A settlement agreement is a contract. Carr v. Runyan, 89 F.3d 327, 330 (7th Cir.1996); Farm Credit Bank of St. Louis v. Whitlock, 581 N.E.2d 664, 667 (Ill.1991). The interpretation of a contract is a question of law which we review de novo. Florida East Coast Ry. Co. v. CSX Transp., Inc., 42 F.3d 1125, 1128 (7th Cir.1994), Farm Credit Bank of St. Louis, 581 N.E.2d at 667. While the parties disagree over whether Illinois law or federal law should govern the interpretation of the Richardson release, we need not resolve that question because the principles of federal and Illinois contract law are the same in all respects relevant here.

5

"Where a written agreement is clear and explicit, a court must enforce the agreement as written. Both the meaning of the instrument, and the intention of the parties must be gathered from the face of the document without the assistance of parole evidence or any other extrinsic aids." Rakowski v. Lucente, 472 N.E.2d 791, 794 (Ill.1984); see also Farm Credit Bank of St. Louis, 581 N.E.2d at 667 ("The intention of the parties to the contract must be determined from the instrument itself."). A court may consider extrinsic evidence only when the instrument is ambiguous. Farm Credit Bank of St. Louis, 581 N.E.2d at 667; see also Home Ins. Co. v. Chicago and Northwestern Transp. Co., 56 F.3d 763, 768-769 (7th Cir.1995) (explaining proper analysis for determining when extrinsic evidence is admissible to supplement the interpretation of a written instrument). However, "[l]anguage in a contract is not rendered ambiguous simply because the parties do not agree upon its meaning," Reynolds v. Coleman, 527 N.E.2d 897, 903 (Ill.App.Ct.1988), and "[w]hat the parties to a written contract may have understood as to the meaning of the language used is not admissible evidence." Rakowski, 472 N.E.2d at 794 (quoting Saddler v. National Bank, 85 N.E.2d 733 (Ill.1949)). Finally, a unilateral, or self-induced, mistake is insufficient to void a clear and unambiguous release. Rakowski, 472 N.E.2d at 794; Simmons v. Blauw, 635 N.E.2d 601, 603 (Ill.App.Ct.1994).

6

Here, Armstrong entered into a settlement agreement that clearly and explicitly states that he agreed to "dismiss with prejudice any and all other outstanding civil claims, lawsuits or actions ... including but not limited to [a list of cases]," (Release, at 4-5) (emphasis added), that is, cases not based on the Richardson facts. This lawsuit was an "outstanding civil claim" at the time the settlement agreement was executed. By the plain language of the agreement, Armstrong agreed to dismiss it with prejudice. Armstrong argues that he did not intend the settlement agreement to apply to this case.
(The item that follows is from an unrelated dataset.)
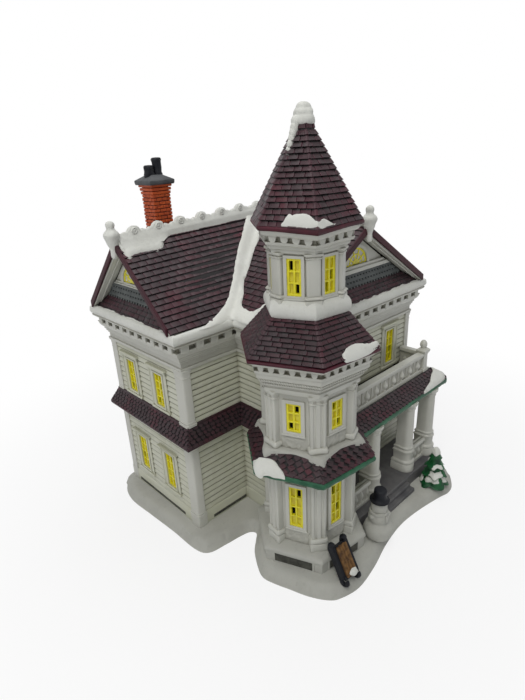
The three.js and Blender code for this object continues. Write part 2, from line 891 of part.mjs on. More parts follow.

However, intent is determined by the agreement when the agreement is explicit and clear, see Rakowski, 472 N.E.2d at 794, and subjective evidence of intent is inadmissible to explain even an ambiguous written agreement. See Home Ins. Co., 56 F.3d at 768 (interpreting Illinois law). Further, Armstrong's misunderstanding of what lawsuits the settlement agreement applied to can be no more than a unilateral mistake, which will not void a release. See Rakowski, 472 N.E.2d at 794.

7

Armstrong, pointing us to Gladmus v. Laughlin, 366 N.E.2d 430 (Ill.App.Ct.1977), argues that under Illinois law the intent of the parties is determined not only from the written agreement but also from the circumstances surrounding the transaction. Id. at 432. He also argues for application of the proposition that "Illinois courts will restrict the language of a general release to the thing or things intended to be released and refuse to interpret generalities so as to defeat a valid claim not then in the minds of the parties." Id. However, this argument fails as well. This lawsuit was pending at the time Armstrong signed the release, it must have been "in the minds of the parties"--and therefore a circumstance surrounding the transaction--when they included the language indicating that "any and all other outstanding civil claims, lawsuits or actions" would be dismissed.

8

Finally, Armstrong suggests that the Attorney General's Office may have over-reached by failing to notify his attorney for this case of the Richardson settlement negotiations and that his Richardson attorney did not have the authority to settle this lawsuit.4 Over-reaching occurs when one party to an agreement exercises unequal bargaining power over the other party such that the resulting agreement is unfair. Here, Armstrong was represented by counsel during the settlement negotiations, made several changes to the agreement demonstrating that he was able to negotiate in his own favor and was advised on how to exempt certain lawsuits from application of the release. We find it irrelevant that Armstrong's two attorneys were not aware of other Armstrong suits because it was Armstrong's responsibility to keep his attorneys informed. Finally, Armstrong's Richardson attorney did not "settle" any case; Armstrong did.

9

For the foregoing reasons, the district court's judgment is AFFIRMED.

2

During the pendency of this appeal, Austin Randolph, Jr. replaced David Riegel as Assistant Warden of Operations at Vandalia Correctional Center. Pursuant to Federal Rule of Appellate Procedure 43(c), this court on its own motion substitutes Austin Randolph, Jr. as defendant in this action

1

After an examination of the briefs and the record, we have concluded that oral argument is unnecessary, and the appeal is submitted on the briefs and record. See Fed.R.App.P. 34(a); Cir.R. 34(f)

3

Armstrong had separate counsel representing him in the two lawsuits. Armstrong states in his appellate brief that his Richardson attorney did not know about this case, and in his motion to reconsider that his attorney for this case did not know about the Richardson case or the settlement negotiations

4

Armstrong cites no cases for either proposition, but does quote Illinois Rule of Professional Conduct 4.2, which provides "During the course of representing a client, a lawyer shall not communicate ... on the subject of the representation with a party the lawyer knows to be represented by another lawyer in that matter."